↓
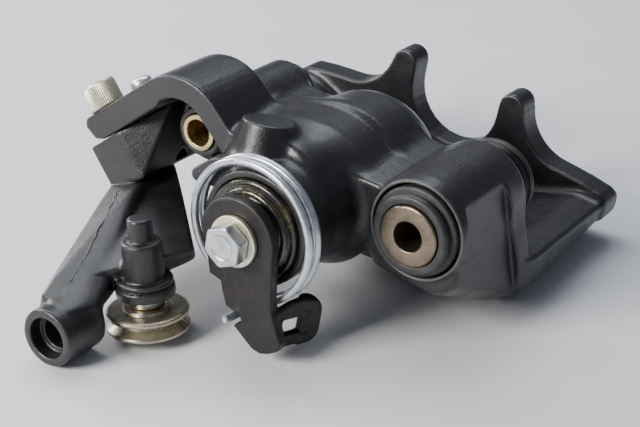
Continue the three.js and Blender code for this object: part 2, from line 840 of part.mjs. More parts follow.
function place(name, made, material) {
  const mesh = new THREE.Mesh(geometryOf(made), material);
  mesh.name = name;
  caliper.add(mesh);
}

place("caliper_body", caliperBody(), BLACK_CASTING);
place("piston", piston(), BRIGHT_STEEL);
place("piston_seal", pistonSeal(), RUBBER);
place("piston_boot", pistonBoot(), RUBBER);
place("lever_shaft", leverShaft(), BRIGHT_STEEL);
place("cam_plate", camPlate(), BRIGHT_STEEL);
for (let index = 0; index < 3; index += 1) {
  place(`ramp_ball_${index + 1}`, rampBall(index), BRIGHT_STEEL);
}
place("pushrod", pushrod(), BRIGHT_STEEL);
place("adjuster_nut", adjusterNut(), BRIGHT_STEEL);
place("pushrod_spring", pushrodSpring(), BRIGHT_STEEL);
place("spring_cage", springCage(), BRIGHT_STEEL);
place("cage_circlip", cageCirclip(), BRIGHT_STEEL);
place("shaft_seal", shaftSeal(), GREASED_RUBBER);
place("parking_lever", parkingLever(), BLACK_STEEL);
place("lever_washer", leverWasher(), YELLOW_ZINC);
place("lever_bolt", leverBolt(), ZINC);
place("return_spring", returnSpring(), ZINC);
place("main_guide_sleeve", mainSleeve(), SLEEVE_STEEL);
place("main_boot_front", mainBootFront(), RUBBER);
place("main_boot_rear", mainBootRear(), RUBBER);
place("second_guide_sleeve", secondSleeve(), YELLOW_ZINC);
place("second_boot_front", secondBootFront(), RUBBER);
place("second_boot_rear", secondBootRear(), RUBBER);
place("cable_bracket", cableBracket(), BLACK_CASTING);
place("bracket_cap_screw", capScrew(), YELLOW_ZINC);
place("bracket_dome_screw", domeScrew(), ZINC);
place("cable_pulley", pulley(), SLEEVE_STEEL);
place("pulley_bush", pulleyBush(), BRONZE);
place("pulley_pin", pulleyPin(), BRIGHT_STEEL);
place("bleed_screw", bleedScrew(), ZINC);
place("bleed_cap", bleedCap(), RUBBER);

caliper.rotation.set(radians(REST_PITCH), radians(REST_ROLL), 0);

// The origin is under the middle of the bounding box, on the bench.
const assembly = new THREE.Group();
assembly.add(caliper);
const box = new THREE.Box3().setFromObject(assembly, true);
const middle = box.getCenter(new THREE.Vector3());
caliper.position.set(-middle.x, -middle.y, -box.min.z);

export default assembly;
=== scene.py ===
"""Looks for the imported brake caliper.

A black painted casting, plated hardware, rubber boots and a wire return spring. Shapes are worked
out in millimetres in the caliper frame, whose origin is midway between the guide sleeves at the
front of the main one: X across, Y along the piston towards the outer leg, Z along the fingers.
CALIPER carries them into the row frame, in metres.
"""

import json
import math
import random

import bmesh
import bpy
import numpy as np
from mathutils import Matrix, Vector


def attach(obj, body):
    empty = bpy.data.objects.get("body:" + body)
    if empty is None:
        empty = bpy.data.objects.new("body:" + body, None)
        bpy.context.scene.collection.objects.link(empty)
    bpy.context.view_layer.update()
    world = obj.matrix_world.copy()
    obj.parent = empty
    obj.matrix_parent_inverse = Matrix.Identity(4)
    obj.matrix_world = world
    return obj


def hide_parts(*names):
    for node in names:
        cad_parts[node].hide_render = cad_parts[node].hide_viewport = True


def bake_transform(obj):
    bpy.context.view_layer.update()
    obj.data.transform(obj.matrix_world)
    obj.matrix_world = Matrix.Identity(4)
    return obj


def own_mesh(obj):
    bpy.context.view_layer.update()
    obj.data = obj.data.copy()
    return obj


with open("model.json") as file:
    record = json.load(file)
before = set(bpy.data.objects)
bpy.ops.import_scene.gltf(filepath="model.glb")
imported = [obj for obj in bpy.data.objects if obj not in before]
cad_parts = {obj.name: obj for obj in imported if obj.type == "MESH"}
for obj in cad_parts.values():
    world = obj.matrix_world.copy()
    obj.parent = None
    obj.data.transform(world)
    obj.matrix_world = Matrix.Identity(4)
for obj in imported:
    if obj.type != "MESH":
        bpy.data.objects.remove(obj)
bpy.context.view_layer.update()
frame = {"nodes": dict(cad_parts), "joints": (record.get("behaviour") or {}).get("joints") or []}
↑
→ Task requirements:
Check each line of the material above for "names" and say how many lines contain it, giving the number alone.

→ Final answer:
2